AIM: Return the lines exactly as they stand, from the first of the material through the line containing "red moulding with".

[Start]

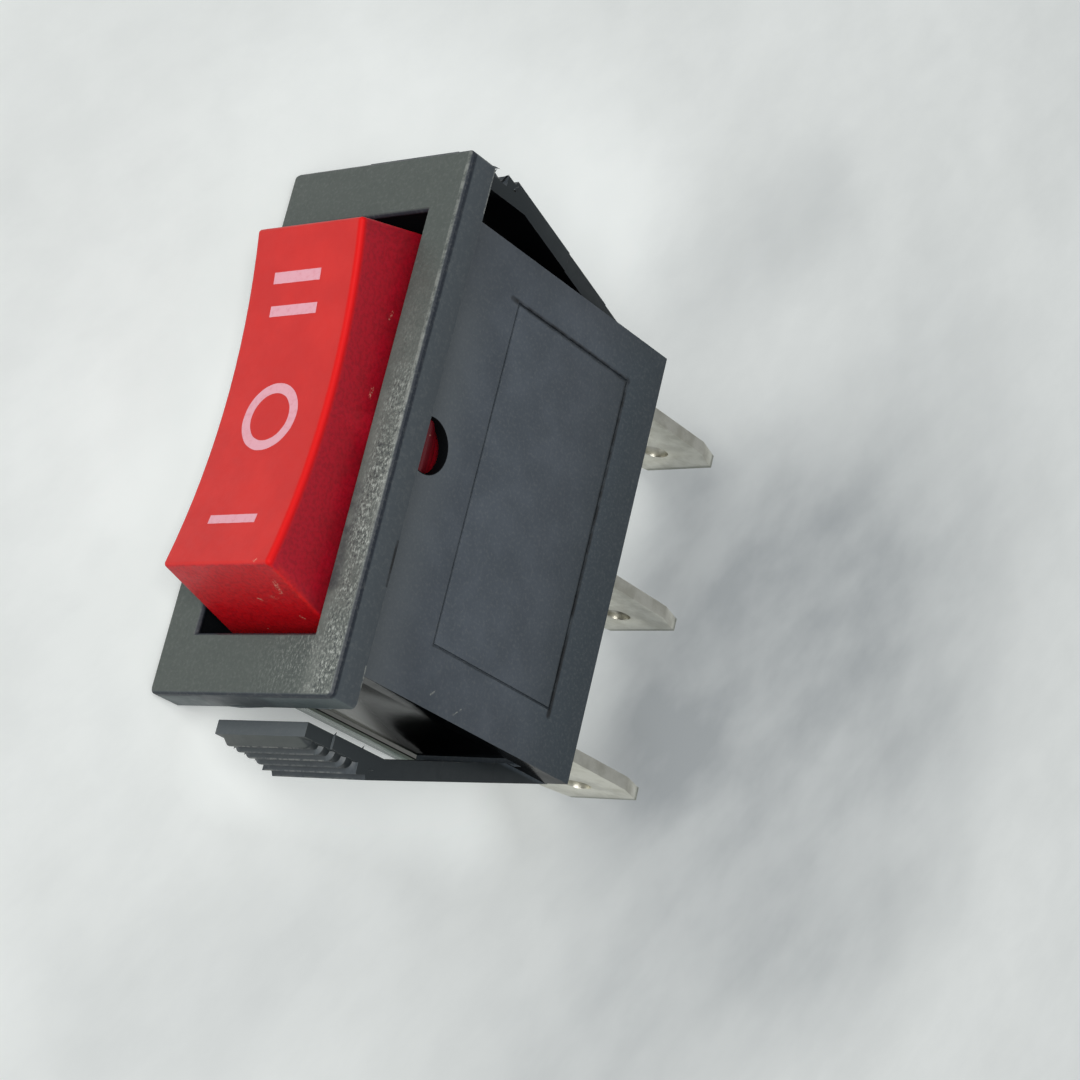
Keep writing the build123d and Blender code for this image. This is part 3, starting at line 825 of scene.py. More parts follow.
@dataclass(frozen=True)
class RedPlastic:
    """Satin red moulding with a little depth to it, dusty at its lower end."""

    # colours
    face: tuple = (0.66, 0.024, 0.020)
    deep: tuple = (0.59, 0.019, 0.017)
    side: tuple = (0.44, 0.004, 0.018)
    side_low: tuple = (0.34, 0.006, 0.016)
    end: tuple = (0.62, 0.004, 0.010)
    ridge: tuple = (0.74, 0.012, 0.012)
    glow: tuple = (0.74, 0.022, 0.012)
    murk: tuple = (0.10, 0.001, 0.006)
    chalk: tuple = (0.80, 0.45, 0.32)

    # the top and its ridges
    upright: tuple = (0.55, 0.9)  # shares of the normal from which a face counts as the top or a flank
    face_clouds: Clouds = Clouds(3.2, 4, 0.35, 0.7)
    crown: float = 4.78  # mm, height of the ridge at its middle
    hollow: float = 0.01129  # 1/mm, how fast the ridge rises with the square of the distance
    ridge_depth: tuple = (0.15, 0.5)  # mm below the ridge, from full strength to none
    ridge_starts: tuple = (Axis.X, 3.50, 3.74)
    ridge_strength: float = 0.85

    # the sides
    low_part: tuple = (Axis.Z, 3.8, 2.2)
    low_clouds: Clouds = Clouds(1.4, 3, 0.35, 0.65)
    mottle_clouds: Clouds = Clouds(0.22, 3, 0.40, 0.66, rough=0.6)
    mottle_strength: float = 0.3
    corner: tuple = ((3.9, -10.0, 5.0), (3.95, -11.2, 2.0), 0.6)
    corner_clouds: Clouds = Clouds(0.6, 3, 0.3, 0.6)
    corner_strength: float = 0.35
    trunnion_starts: tuple = (Axis.X, 4.35, 4.5)
    trunnion_strength: float = 0.75

    # dust and scuffs
    flank_specks: tuple = (0.36, 0.12, 0.5)
    flank_dust: tuple = (Axis.Z, 3.6, 2.3)
    flank_clouds: Clouds = Clouds(1.8, 2, 0.45, 0.6)
    motes: tuple = (0.8, 0.07, 0.35)
    scuffs: tuple = (
        ((3.05, -10.2, 4.3), (2.7, -10.45, 3.4), 0.22),
        ((0.7, -10.6, 2.9), (1.0, -10.6, 2.7), 0.15),
        ((1.6, -10.6, 3.2), (2.1, -10.6, 2.9), 0.16),
        ((2.5, -11.0, 1.4), (2.6, -11.0, 1.2), 0.12),
        ((3.92, 6.0, 2.0), (3.92, 5.6, 2.1), 0.12),
        ((3.92, 1.1, 2.0), (3.92, 1.6, 2.0), 0.16),
        ((2.7, -9.75, 5.95), (2.9, -9.6, 5.8), 0.14),
    )
    scuff_clouds: Clouds = Clouds(0.14, 3, 0.50, 0.58, rough=0.75)
    dust_strength: float = 0.6

    # the surface
    roughness: Clouds = Clouds(0.6, 3, 0.3, 0.7, 0.40, 0.50)
    relief: float = 0.006  # mm
    relief_noise: tuple = (0.16, 3, 0.6)  # as Graph.noise takes it
    gloss: tuple = (0.45, 0.08)  # of the rest and of the ridges
    depth: float = 0.3  # mm that light gets into it
    depth_tint: tuple = (1.0, 0.06, 0.05)
    depth_weight: float = 0.08

    def sides(self, g: Graph, flank: object) -> bpy.types.NodeSocket:
        """Colour of the flanks and ends: mottled, deeper near the flange, bright at the corner.

        Args:
            g: The graph.
            flank: 1 where the surface faces +X or -X.

        Returns:
            The colour.
        """
        low = g.times(g.along(*self.low_part), g.clouds(self.low_clouds))
        colour = g.blend(flank, self.end, g.blend(low, self.side, self.side_low))
        colour = g.blend(g.times(g.clouds(self.mottle_clouds), self.mottle_strength), colour, self.murk)
        corner = g.times(g.stroke(*self.corner), g.clouds(self.corner_clouds), self.corner_strength)
        return g.blend(corner, colour, self.glow)

    def ridges(self, g: Graph) -> bpy.types.NodeSocket:
        """Where the top meets the flank that faces +X.

        Args:
            g: The graph.

        Returns:
            1 on the ridge, easing to 0 below it.
        """
        split = g.add("ShaderNodeSeparateXYZ")
        g.join(g.place, split.inputs["Vector"])
        square = g.sum("MULTIPLY", split.outputs["Y"], split.outputs["Y"])
        height = g.sum("MULTIPLY_ADD", square, self.hollow / MM, self.crown * MM)
        below = g.sum("SUBTRACT", height, split.outputs["Z"])
        fading = g.ramp(below, *(depth * MM for depth in self.ridge_depth), 1.0, 0.0)
        return g.times(fading, g.along(*self.ridge_starts))

    def material(self) -> bpy.types.Material:
        """Put the finish together.

        Returns:
            The finished material.
        """
        g = Graph(RED_SLOT)
        low, high = self.upright
        top = g.toward(Axis.Z, low, high)
        flank = g.most(g.toward(Axis.X, low, high), g.toward(Axis.X, -low, -high))
        face = g.blend(g.clouds(self.face_clouds), self.deep, self.face)
        colour = g.blend(top, self.sides(g, flank), face)
        ridge = self.ridges(g)
        colour = g.blend(g.times(ridge, self.ridge_strength), colour, self.ridge)
        trunnion = g.times(g.along(*self.trunnion_starts), self.trunnion_strength)
        colour = g.blend(trunnion, colour, self.murk)
        dusty = g.times(g.along(*self.flank_dust), g.clouds(self.flank_clouds))
        dusty = g.times(g.specks(*self.flank_specks), flank, dusty)
        motes = g.most(g.times(g.specks(*self.motes), g.sum("SUBTRACT", 1.0, top)), dusty)
        scuffs = g.most(*(g.stroke(*scuff) for scuff in self.scuffs))
        scuffs = g.times(scuffs, g.clouds(self.scuff_clouds))
        colour = g.blend(g.times(g.most(motes, scuffs), self.dust_strength), colour, self.chalk)
        height = g.sum("ADD", g.noise(*self.relief_noise), scuffs)
        return g.finish(
            colour,
            g.clouds(self.roughness),
            g.bump(height, self.relief),
            Specular_IOR_Level=g.between(ridge, *self.gloss),
            Subsurface_Weight=self.depth_weight,
            Subsurface_Radius=self.depth_tint,
            Subsurface_Scale=self.depth * MM,
        )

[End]

COMPLETE RESPONSE:
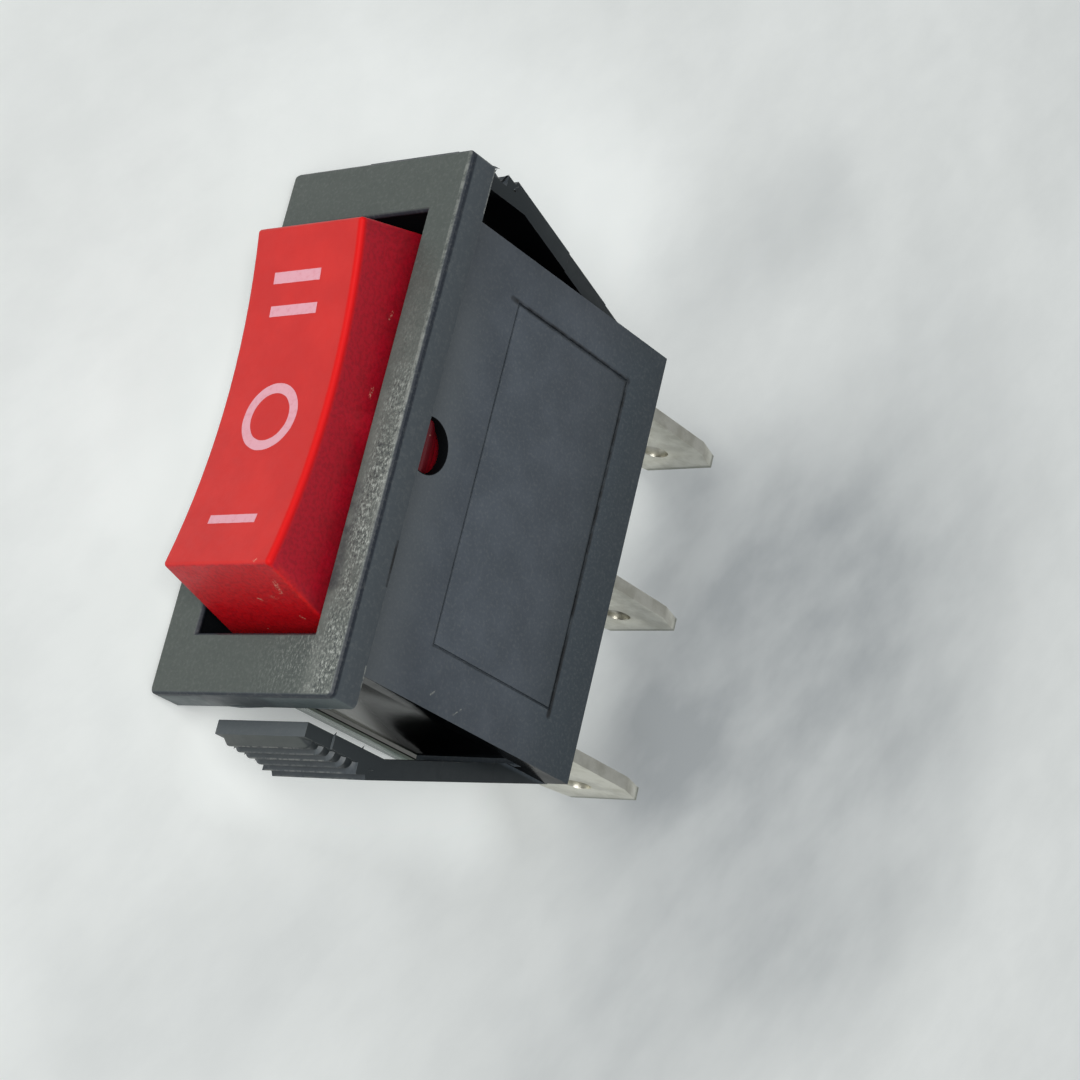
Keep writing the build123d and Blender code for this image. This is part 3, starting at line 825 of scene.py. More parts follow.
@dataclass(frozen=True)
class RedPlastic:
    """Satin red moulding with a little depth to it, dusty at its lower end."""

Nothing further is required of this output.